3 Experiments and discussion

3.1 Data sets and ground-truth

To ensure the reproducibility of the results, the data set and the annotation files used in this evaluation are publicly available.^{Footnote 1} 686 images were used, acquired using a Canon Digital Ixus 99 IS camera and covering 65 scenes. Images were resized from $4{,}000 \,\times \, 3{,}000$ to $800\,\times \,600$ pixels using bilinear interpolation, converted into grayscale and stored in bitmap format. All scenes contain non-deformable objects, captured from varying distances and 3D angles under non-controlled lighting conditions (Fig. 2).

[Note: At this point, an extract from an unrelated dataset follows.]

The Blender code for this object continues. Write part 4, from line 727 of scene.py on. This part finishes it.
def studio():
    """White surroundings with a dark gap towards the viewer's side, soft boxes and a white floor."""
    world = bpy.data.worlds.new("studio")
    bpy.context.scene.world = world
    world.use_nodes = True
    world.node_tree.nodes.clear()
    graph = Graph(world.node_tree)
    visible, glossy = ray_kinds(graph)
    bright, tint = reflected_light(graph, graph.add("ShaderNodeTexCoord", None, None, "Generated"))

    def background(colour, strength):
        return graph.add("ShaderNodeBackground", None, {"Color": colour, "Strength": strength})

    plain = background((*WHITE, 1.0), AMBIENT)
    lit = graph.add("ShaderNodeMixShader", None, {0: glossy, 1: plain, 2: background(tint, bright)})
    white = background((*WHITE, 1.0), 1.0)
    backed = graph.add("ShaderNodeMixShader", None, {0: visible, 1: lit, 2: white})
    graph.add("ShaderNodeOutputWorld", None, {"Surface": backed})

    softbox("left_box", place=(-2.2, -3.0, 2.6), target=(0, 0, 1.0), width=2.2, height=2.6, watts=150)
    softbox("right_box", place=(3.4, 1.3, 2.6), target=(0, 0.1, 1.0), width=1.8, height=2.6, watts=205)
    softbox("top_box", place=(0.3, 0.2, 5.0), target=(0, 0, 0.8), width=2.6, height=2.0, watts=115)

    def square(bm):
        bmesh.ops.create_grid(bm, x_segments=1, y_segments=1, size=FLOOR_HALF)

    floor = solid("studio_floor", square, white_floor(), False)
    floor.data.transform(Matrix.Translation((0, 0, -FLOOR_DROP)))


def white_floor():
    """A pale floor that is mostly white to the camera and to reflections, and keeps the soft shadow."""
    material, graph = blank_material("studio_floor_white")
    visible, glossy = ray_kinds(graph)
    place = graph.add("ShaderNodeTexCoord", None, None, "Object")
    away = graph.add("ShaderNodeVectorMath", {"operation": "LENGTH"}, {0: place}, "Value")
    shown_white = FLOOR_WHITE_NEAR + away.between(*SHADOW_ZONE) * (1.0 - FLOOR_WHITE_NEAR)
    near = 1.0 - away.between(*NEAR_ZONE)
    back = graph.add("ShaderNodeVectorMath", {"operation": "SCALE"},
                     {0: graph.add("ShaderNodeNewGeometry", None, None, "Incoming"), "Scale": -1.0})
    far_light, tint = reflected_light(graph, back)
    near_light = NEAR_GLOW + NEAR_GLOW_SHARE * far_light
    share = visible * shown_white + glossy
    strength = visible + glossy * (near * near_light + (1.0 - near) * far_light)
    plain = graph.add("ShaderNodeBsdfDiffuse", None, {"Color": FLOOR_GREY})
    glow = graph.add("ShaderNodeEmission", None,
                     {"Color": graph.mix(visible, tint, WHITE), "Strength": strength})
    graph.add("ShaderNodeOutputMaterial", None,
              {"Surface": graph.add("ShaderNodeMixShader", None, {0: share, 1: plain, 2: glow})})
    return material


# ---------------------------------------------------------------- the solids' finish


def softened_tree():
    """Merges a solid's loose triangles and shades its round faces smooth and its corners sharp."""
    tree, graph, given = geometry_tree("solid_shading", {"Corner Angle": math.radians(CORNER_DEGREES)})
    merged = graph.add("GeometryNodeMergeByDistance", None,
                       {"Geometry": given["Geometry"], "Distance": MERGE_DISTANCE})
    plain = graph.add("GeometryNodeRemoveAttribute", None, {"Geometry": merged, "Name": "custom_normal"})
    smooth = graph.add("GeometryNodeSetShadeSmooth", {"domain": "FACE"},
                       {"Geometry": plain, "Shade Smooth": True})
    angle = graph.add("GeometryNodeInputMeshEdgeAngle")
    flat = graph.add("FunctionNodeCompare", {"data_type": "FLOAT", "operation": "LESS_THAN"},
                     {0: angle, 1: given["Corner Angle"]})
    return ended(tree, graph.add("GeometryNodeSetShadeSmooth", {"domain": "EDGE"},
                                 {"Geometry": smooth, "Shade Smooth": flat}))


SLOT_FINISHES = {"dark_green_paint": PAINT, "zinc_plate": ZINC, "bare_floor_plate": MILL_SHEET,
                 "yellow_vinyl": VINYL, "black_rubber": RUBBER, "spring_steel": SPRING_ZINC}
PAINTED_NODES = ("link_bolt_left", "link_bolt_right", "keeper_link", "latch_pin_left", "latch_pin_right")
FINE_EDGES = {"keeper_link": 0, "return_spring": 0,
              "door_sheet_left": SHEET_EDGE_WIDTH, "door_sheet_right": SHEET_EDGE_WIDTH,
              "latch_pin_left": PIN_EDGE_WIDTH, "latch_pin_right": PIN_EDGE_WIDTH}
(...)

For every pair of images of the same scene, a set of corresponding points were manually annotated. These points were used to obtain a homography $\varGamma $ that maps each position in one image into the other:

$$\begin{aligned}{}[x_1,y_1,z_1]^\mathrm{{T}}&= \varGamma [x_2, y_2, z_2]^\mathrm{{T}} \nonumber \\&= \left[ \begin{array}{lll} h_{11} &{} h_{12} &{} h_{13} \\ h_ {21} &{} h_{22} &{} h_{23} \\ h_{31} &{}h_{32}&{} h_{33} \end{array}\right] \left[ \begin{array}{l} x_2 \\ y_2 \\ z_2 \end{array}\right] , \end{aligned}$$

(7)

where $(x_1,y_1,z_1)$ and $(x_2,y_2,z_2)$ denote the homogenous coordinates of points in both images. $\varGamma $ is non-singular and homogeneous, with eight degrees of freedom. Two linear equations were derived for each point correspondence $k_i$:

$$\begin{aligned} \left\{ \begin{array}{rl} x_1(h_{31} x_2+h_{32} y_2+h_{33}) &{}= h_{11} x_2+h_{12} y_2+h_{13} \\ y_1(h_{31} x_2+h_{32} y_2+h_{33}) &{}= h_{21} x_2+h_{22} y_2+h_{23} \end{array}. \right. \end{aligned}$$

(8)

After algebraic manipulation, (8) can be rearranged as follows:

$$\begin{aligned} \left[ \begin{array}{ccccccccc} x_2 &{} y_2 &{} 1 &{} 0 &{} 0 &{} 0 &{} -x_1 x_2 &{} -x_1 y_2 &{} -x_1 \\ 0 &{} 0 &{} 0 &{} x_2 &{} y_2 &{} 1 &{} -y_1 x_2 &{} -y_1 y_2 &{} -y_1 \end{array}\right] \varGamma =0. \end{aligned}$$

(9)

Having at least four correspondences, the matrix $\varGamma $ was derived by solving the corresponding system of linear equations. Hartley and Zisserman [8] provide additional details on this technique.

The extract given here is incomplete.